ショッピングモールに出店していない“独立系”のECサイトを集め、ユーザーごとに商品をレコメンドするショッピングSNS「#Cart」がスタートした。
出店するのは、アパレルブランドや百貨店から地方のネットショップまで、大小合わせて約2000店舗。商品を知ってもらうきっかけとなるのは、「公式ユーザー」として参加する100人以上の有名人の存在だ。有名人が商品をピックアップすることで、購買につながる可能性が高まるという。
モデルやアーティストがキュレーターに
公式ユーザーは紗栄子や高垣麗子といった女性モデル、イルマリや大沢伸一といったアーティストなど約100人が参加。各方面でコアなファンを持つ有名人が、キュレーターのような役割で商品を紹介する。
ユーザーは会員登録すると、性別や年齢、閲覧ページ、有名人を含むフォローしたユーザーや店舗に応じて、タイムラインに表示される商品レコメンドの精度が高まる仕組みだ。
例えば、なんとなくイケてるスニーカーを探す場合、好きな有名人がオススメするスニーカーがヒットしやすくなり、それとは反対に、おっさんのユーザーのタイムラインにファンシー雑貨が表示されることはないということだ(ファンシー雑貨が好きなおっさんであれば別だけど)。
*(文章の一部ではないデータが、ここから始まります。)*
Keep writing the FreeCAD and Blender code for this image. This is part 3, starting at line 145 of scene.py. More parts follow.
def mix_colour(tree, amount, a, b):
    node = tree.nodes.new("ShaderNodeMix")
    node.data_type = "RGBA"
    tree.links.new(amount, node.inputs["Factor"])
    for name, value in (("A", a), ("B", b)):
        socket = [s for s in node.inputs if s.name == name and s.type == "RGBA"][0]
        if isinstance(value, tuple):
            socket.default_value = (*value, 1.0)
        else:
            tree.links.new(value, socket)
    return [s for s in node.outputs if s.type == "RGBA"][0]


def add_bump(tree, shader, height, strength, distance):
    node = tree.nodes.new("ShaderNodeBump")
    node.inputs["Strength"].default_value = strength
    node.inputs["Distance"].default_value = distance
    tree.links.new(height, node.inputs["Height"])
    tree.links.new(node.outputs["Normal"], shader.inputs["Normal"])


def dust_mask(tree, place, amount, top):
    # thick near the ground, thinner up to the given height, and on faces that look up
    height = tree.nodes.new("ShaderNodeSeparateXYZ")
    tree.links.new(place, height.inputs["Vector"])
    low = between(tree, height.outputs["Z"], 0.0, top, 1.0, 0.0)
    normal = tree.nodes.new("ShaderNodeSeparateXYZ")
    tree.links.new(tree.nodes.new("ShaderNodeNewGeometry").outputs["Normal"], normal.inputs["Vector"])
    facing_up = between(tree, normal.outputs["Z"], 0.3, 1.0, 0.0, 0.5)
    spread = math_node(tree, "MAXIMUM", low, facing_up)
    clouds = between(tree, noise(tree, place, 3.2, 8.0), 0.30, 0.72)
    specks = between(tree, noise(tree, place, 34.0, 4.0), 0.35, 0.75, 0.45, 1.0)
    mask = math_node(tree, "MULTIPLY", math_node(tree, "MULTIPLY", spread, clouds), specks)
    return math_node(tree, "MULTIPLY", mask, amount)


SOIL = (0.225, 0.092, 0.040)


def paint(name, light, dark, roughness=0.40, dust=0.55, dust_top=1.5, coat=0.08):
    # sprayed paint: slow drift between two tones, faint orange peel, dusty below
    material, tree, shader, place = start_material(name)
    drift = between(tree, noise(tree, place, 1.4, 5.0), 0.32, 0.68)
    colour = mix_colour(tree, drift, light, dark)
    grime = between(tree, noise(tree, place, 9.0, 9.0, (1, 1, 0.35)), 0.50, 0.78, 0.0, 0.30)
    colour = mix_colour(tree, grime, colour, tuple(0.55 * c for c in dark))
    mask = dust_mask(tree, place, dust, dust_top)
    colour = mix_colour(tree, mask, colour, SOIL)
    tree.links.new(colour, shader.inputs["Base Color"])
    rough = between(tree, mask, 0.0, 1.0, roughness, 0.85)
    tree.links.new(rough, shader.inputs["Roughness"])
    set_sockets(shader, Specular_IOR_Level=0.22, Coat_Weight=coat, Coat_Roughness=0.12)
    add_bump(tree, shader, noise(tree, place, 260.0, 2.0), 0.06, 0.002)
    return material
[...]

商品を購入すると、各ECサイトのポイントと別に、商品券と交換可能な「#Cartポイント」が貯まる。
無名の「あずきパイ」が完売
かつて#Cartは「People & Store」という名称で2014年1月に公開。参加する有名人の知名度もあり、13万ユーザーを獲得した。女性誌「VERY」専属モデル・滝沢眞規子が紹介した青森県のあずきパイが完売するなど、「無名店舗を発掘する流れができた」とサービス運営元のネットコンシェルジェ尼口友厚社長は語る。
公式ユーザーとなる有名人は同社スタッフの人脈で声をかけ、いずれもノーギャラで参加していたが、5月以降は金銭的なメリットも提供する。具体的には、店舗が有名人に商品提供を依頼できる機能を追加し、有名人が商品を紹介した場合に手数料がもらえるようにする。
現時点で#Cartに出店する店舗は初期費用、月額利用料、アフィリエイト料も含めて無料。5月以降は有料プランを用意し、月額費用に応じてネットコンシュルジェに支払うアフィリエイト料率が変わる予定。無料プランは5月以降も引き続き提供する。
独立系ECを束ねて「打倒・楽天」
今や、BASEやSTORES.jpのようなサービスを使えば、専門知識がなくてもECサイトを構築できるようになった。その反面、集客に悩むECサイトは少なくない。集客手段としてはリスティング広告やアフィリエイト広告があるが、「前者は費用が安いが素人には運用が難しい。後者は初期費用が10万円前後で、成果報酬費もかかる」と、尼口氏は気軽に使えるマーケティングツールがなかったと指摘する。
尼口氏が競合と見ているのは楽天だ。「ECサイトにとって楽天の費用が安くないが、選択肢がないので出店している状況。楽天に不満を持つ店舗を束ねることができれば、打倒・楽天も非現実的ではない」。4月27日には、アーキタイプベンチャーズとフューチャーインベストメントを割当先として、総額約2億円の資金調達を実施。今回の資金調達により人材採用を強化し、有名人やECサイトを開拓する。